All told, the state will receive about $1.9 billion in federal cash for broadband expansion, a number that includes grants from the Infrastructure Investment and Jobs Act, the Federal Communications Commission, U.S. Treasury and the National Telecommunications and Information Administration.
Wednesday is the second anniversary of Infrastructure Investment and Jobs Act, and members of the Biden administration are using the date to remind voters of all the projects being funded by the $1.2 trillion law. About 40,000 projects are in development, including strengthening the electric grid; upgrading roads, bridges and ports; fixing old drinking water systems that had become dangerous from corrosion; expanding passenger rail; and other infrastructure projects.

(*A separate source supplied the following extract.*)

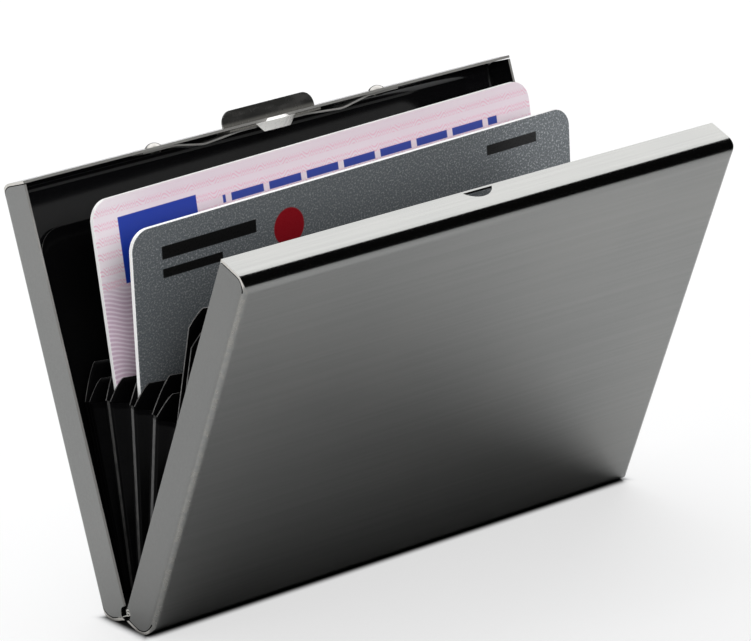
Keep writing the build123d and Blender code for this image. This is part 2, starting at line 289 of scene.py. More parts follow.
def case_steel(node, tilt, side, end_shade):
    """Plated steel: brushed along the hinge outside, gloss black inside, bare at its cut edges.

    side is 1 for the rear shell and -1 for the front one; the last argument is how far the end walls'
    colour is darkened, a painted shade.
    """
    finish = Finish(f"case_steel_{node}", Metallic=1.0, Anisotropic=0.2)
    back, rise = leaning(tilt)
    x = finish.along(X_AXIS, Vector())
    depth = finish.along(back, HINGE) * side
    up = finish.along(rise, HINGE)
    nx = finish.along(X_AXIS)
    nd = finish.along(back) * side
    nu = finish.along(rise)
    outward = nx * x + nd * (depth - SHELL_MIDDLE) + nu * (up - CASE_MIDDLE)
    outside = outward.rise(-FACE_CHANGE, FACE_CHANGE)
    cut = (nd * -1).rise(0.6, 0.9) * depth.rise(*CUT_DEPTH)
    streak = finish.waves((x, depth, up), (25, 2600, 2600), **FINE)
    fleck = finish.waves((x, depth, up), (900, 900, 900), **FINE)
    cloud = finish.waves((x, depth, up), (45, 45, 45))
    corner = (nx * nd).size().rise(0.12, 0.42) * nd.rise(0.05, 0.2)
    worn = corner * fleck.rise(0.36, 0.66)
    brushed = finish.tint(streak.rise(0.25, 0.8), BRUSHED_DARK, BRUSHED_LIGHT)
    clouded = finish.tint(cloud.rise(0.3, 0.75) * 0.25, brushed, CLOUDED)
    scuffed = finish.tint(worn * 0.6, clouded, SCUFFED)
    plated = finish.tint(outside, GLOSS_BLACK, scuffed)
    end = nx.size().rise(0.8, 0.95) * outside
    low_rim = flange_rim(depth, up * -1 + (BOTTOM_BEND - HINGE_UP), BOTTOM_BEND)
    top_rim = flange_rim(depth, up - (CASE_HEIGHT - HINGE_UP - TOP_BEND), TOP_BEND)
    # painted shade: the end walls' colour is darkened in place of dimmer reflections off them
    end_shaded = finish.tint(end * end_shade, plated, END_WALL_SHADE)
    rimmed = finish.tint(end * (low_rim + top_rim), end_shaded, BARE_RIM)
    finish.give("Base Color", finish.tint(cut, rimmed, BARE_CUT))
    dull = OUTSIDE_ROUGHNESS + streak * 0.05 + cloud * 0.03 + worn * 0.12
    gloss = fleck * 0.02 + INSIDE_ROUGHNESS
    finish.give("Roughness", dull * outside + gloss * (outside * -1 + 1))
    finish.give("Metallic", outside - cut * 0.65)
    finish.give("Tangent", finish.join(*BRUSH_WAY))
    finish.bump(streak * outside + worn * 2.0, BRUSH_RELIEF)
    finish.dress(frame["nodes"][node])


case_steel("rear_shell", LEAN, side=1, end_shade=0.15)
case_steel("front_shell", -LEAN, side=-1, end_shade=0.26)

PLATED_RELIEF = 0.002 * MM


def bright_steel(name, colour, dark, rough, nodes):
    """Small plated parts: fine tumbling marks, and a little dirt in patches."""
    finish = Finish(name, Metallic=1.0)
    place = finish.axes()
    fine = finish.waves(place, (2200, 2200, 2200), **FINE)
    patch = finish.waves(place, (350, 350, 350))
    finish.give("Base Color", finish.tint(patch.rise(0.35, 0.75), colour, dark))
    finish.give("Roughness", fine * 0.14 + patch * 0.08 + rough)
    finish.bump(fine, PLATED_RELIEF)
    finish.dress(*[frame["nodes"][n] for n in nodes])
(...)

Included in the Infrastructure Investment and Jobs Act is $42.5 billion for Broadband Equity Access and Deployment, or BEAD. Louisiana is getting $1.35 billion — a little less than Alabama, a little more than Georgia.
The BEAD program prioritizes areas marked as "unserved" — those with access to speeds of 25 megabits per second (Mbps) download and 3 Mbps upload — for subsidized infrastructure projects, followed by "underserved" areas — those with speeds of less than 100 Mbps. The Biden administration said the grant program paves the way for all Americans to have access to affordable, reliable, high-speed internet service by 2030.
Biden tapped Mitch Landrieu, the former mayor of New Orleans, the task of coordinating the work between federal agencies and the states, guiding local governments through the complex bidding and permitting processes. Landrieu says the effort to deliver broadband is his favorite part of the infrastructure act.
"Knowledge is the great equalizer," Landrieu said in an interview last week. "If you don't have access to the technology that gives you access to that knowledge, you get left behind."
In addition to building infrastructure in remote areas, the program also gives $30 in subsidies each month to help offset internet plans for low-income households.
The National Telecommunications and Information Administration recently approved Louisiana's initial proposal that, in part, determines how many locations are eligible for broadband infrastructure expansion.
The formal challenge process began on Oct. 6 and should be complete by Jan. 4.
The second volume of the BEAD Initial Proposal focuses more on workforce development, such as training technicians, and teaching about 460,000 Louisiana residents how to use the technology to apply for a job online, schedule a telehealth visit, pay bills and other tasks.
Iyengar said the state should be able to make requests for bids in March or April and after federal approval of those chosen for the work, construction will begin.